Seyfert galaxies and astronomers have always been a little bit like the proverbial blind men and the elephant. Stuck with extremely limited points-of-view of an elephant, the blind men came away with very different impressions of what it was.

Astronomers aren't blind, but they are limited to observing galaxies from Earth or its vicinity, and for an object as big as a galaxy, that amounts to a single tightly restricted perspective. Studying more than one example of a particular type of galaxy can yield different points of view, but researchers have to be sure the different examples they use are the same type of galaxy.

That's where the distinctive features of a Seyfert galaxy can increase the challenge. The characteristic trait of a Seyfert galaxy is a blisteringly bright fountain of energetic emissions from the central black hole. Astronomers currently believe a torus- or doughnut-shaped cloud of gas and dust surrounds the central black hole in Seyfert galaxies, and that this cloud shapes the fountain by only allowing the intense radiation from the black hole to erupt from the cloud's dust-free central hole.

Seyfert 1 galaxies are oriented so that the opening of the torus points toward Earth, allowing a direct view of activity in the galactic nucleus. However, Seyfert 2 galaxies are oriented so that the opening of the torus is not visible from Earth, and this makes them look different to astronomers.

Astronomers first came to think of Seyfert galaxies as one type of galaxy seen from different views in 1983, when Tran's future mentor, Joseph Miller of the University of California-Santa Cruz and his student Robert Antonucci, now at the University of California-Santa Barbara, proposed what would become known as the unified model of Seyfert galaxies.

Miller and Antonucci based their unified model, which included the concept of a torus of gas and dust surrounding the central black hole, on Seyferts data gathered through a technique known as spectropolarimetry.

"Spectropolarimetry lets us detect how much of the light from a source comes directly from the source, and how much of it is reflected light from other sources that may be hidden," says Tran. "Any time light is reflected, it becomes polarized, and this technique lets us detect that."

Feeling that a definitive test of whether the unified model applied to all Seyfert galaxies was lacking, Tran set out to use spectropolarimetry to conduct a study of a large number of Seyfert 2 galaxies. With funding from NASA, the National Science Foundation, and the Department of Energy, Tran spent seven years either observing directly or analyzing previously acquired data from 50 Seyfert 2 galaxies.

Aaron Barth, a research fellow at the Harvard-Smithsonian Center for Astrophysics, reviewed Tran's study for publication and called it "the largest survey of its kind to date."
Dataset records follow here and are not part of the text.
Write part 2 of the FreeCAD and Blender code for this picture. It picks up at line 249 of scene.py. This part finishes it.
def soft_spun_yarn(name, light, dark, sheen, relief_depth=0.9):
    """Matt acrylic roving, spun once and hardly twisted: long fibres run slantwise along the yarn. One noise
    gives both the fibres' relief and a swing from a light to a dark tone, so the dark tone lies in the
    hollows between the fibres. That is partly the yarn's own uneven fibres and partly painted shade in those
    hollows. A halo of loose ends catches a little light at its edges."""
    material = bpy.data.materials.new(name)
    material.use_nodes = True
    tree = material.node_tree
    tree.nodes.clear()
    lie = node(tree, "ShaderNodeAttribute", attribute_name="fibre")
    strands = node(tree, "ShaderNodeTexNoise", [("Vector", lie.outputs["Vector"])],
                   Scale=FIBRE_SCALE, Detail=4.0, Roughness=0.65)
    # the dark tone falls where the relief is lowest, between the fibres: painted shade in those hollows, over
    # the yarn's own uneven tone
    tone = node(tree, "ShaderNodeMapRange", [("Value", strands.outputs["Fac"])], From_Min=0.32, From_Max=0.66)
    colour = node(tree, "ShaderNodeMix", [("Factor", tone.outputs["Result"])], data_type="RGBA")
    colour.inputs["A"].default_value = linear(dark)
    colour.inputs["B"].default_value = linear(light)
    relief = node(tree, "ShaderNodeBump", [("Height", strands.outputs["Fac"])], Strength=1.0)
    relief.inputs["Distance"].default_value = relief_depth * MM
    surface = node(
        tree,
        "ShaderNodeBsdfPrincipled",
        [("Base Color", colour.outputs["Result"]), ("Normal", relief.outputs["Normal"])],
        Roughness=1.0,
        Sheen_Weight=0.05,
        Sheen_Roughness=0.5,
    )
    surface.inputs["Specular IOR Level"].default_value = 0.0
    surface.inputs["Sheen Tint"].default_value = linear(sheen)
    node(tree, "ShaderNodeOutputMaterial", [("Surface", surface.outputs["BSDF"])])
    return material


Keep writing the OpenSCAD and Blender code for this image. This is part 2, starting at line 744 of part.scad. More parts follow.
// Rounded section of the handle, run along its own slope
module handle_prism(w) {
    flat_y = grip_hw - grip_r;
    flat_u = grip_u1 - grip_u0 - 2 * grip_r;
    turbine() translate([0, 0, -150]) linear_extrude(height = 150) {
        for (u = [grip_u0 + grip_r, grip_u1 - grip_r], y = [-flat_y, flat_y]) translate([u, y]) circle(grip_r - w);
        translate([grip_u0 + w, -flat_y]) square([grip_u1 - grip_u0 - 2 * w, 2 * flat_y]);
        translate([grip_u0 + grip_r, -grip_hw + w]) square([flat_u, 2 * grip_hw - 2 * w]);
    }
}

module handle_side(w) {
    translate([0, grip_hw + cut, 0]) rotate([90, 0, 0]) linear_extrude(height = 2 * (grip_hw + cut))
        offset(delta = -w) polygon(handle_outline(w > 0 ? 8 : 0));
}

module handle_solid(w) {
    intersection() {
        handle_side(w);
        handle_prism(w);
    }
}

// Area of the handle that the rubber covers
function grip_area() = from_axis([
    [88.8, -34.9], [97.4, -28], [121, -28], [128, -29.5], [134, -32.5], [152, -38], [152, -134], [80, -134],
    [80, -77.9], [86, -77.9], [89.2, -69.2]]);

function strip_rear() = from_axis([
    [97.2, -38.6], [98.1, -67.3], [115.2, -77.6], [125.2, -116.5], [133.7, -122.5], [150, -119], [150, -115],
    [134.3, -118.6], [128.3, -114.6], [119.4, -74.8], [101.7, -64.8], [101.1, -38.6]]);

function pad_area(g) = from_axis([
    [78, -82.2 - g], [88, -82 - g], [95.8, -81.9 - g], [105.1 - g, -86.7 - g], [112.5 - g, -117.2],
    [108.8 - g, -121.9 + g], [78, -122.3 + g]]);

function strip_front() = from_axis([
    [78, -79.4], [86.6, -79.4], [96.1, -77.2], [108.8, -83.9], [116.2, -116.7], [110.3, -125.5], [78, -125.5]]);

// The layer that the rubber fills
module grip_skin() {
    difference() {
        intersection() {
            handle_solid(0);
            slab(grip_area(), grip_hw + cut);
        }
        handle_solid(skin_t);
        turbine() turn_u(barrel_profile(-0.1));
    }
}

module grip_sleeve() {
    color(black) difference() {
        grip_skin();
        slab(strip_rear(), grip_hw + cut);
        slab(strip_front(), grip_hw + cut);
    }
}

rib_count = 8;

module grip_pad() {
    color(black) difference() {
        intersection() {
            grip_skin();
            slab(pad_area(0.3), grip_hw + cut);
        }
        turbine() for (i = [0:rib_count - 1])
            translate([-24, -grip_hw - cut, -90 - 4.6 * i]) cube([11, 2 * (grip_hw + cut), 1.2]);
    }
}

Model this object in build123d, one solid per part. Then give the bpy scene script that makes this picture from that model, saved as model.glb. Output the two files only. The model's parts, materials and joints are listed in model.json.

In about half of the Seyfert 2 galaxies Tran studied, he could clearly detect reflected light with spectroscopic features similar to those seen in the center of Seyfert 1 galaxies. Although the fountain of radiation from the area around the central black hole in these galaxies points in a direction that makes it hard to see from Earth, enough of the black hole's spectral signature was reflected by material around the galaxy for Tran to detect it.

"The other half of these galaxies, though, don't seem to fit the model," says Tran. "The signature of the central black hole's activity doesn't appear even when you observe the galaxy in polarized light." Tran has tentatively decided to call these "pure S2s," or pure Seyfert 2 galaxies.

To begin checking if anomalous factors in individual galaxies might be obscuring the central black hole's spectroscopic signature, Tran analyzed several other observable characteristics, and once again found that the pure S2s seemed unusual.

"For example, when you plot the luminosity of these galaxies in radio wavelengths versus their flux ratio in the infrared, you can see that the pure S2s appear on average to be cooler and less luminous in radio waves," Tran says. "This correlates well with the idea that pure S2s may have a less active central black hole. Less active central black holes should heat up the surrounding gas and dust less than active black holes."

There are still a number of additional possible explanations to consider, though.

"Starbursts, which are regions of intense star formation, may be muddling the picture," says Heckman, who suggests using X-ray observatories to look beyond the gas and dust to get a better picture of the galaxies in question, perhaps providing more clues as to whether they are genuinely different.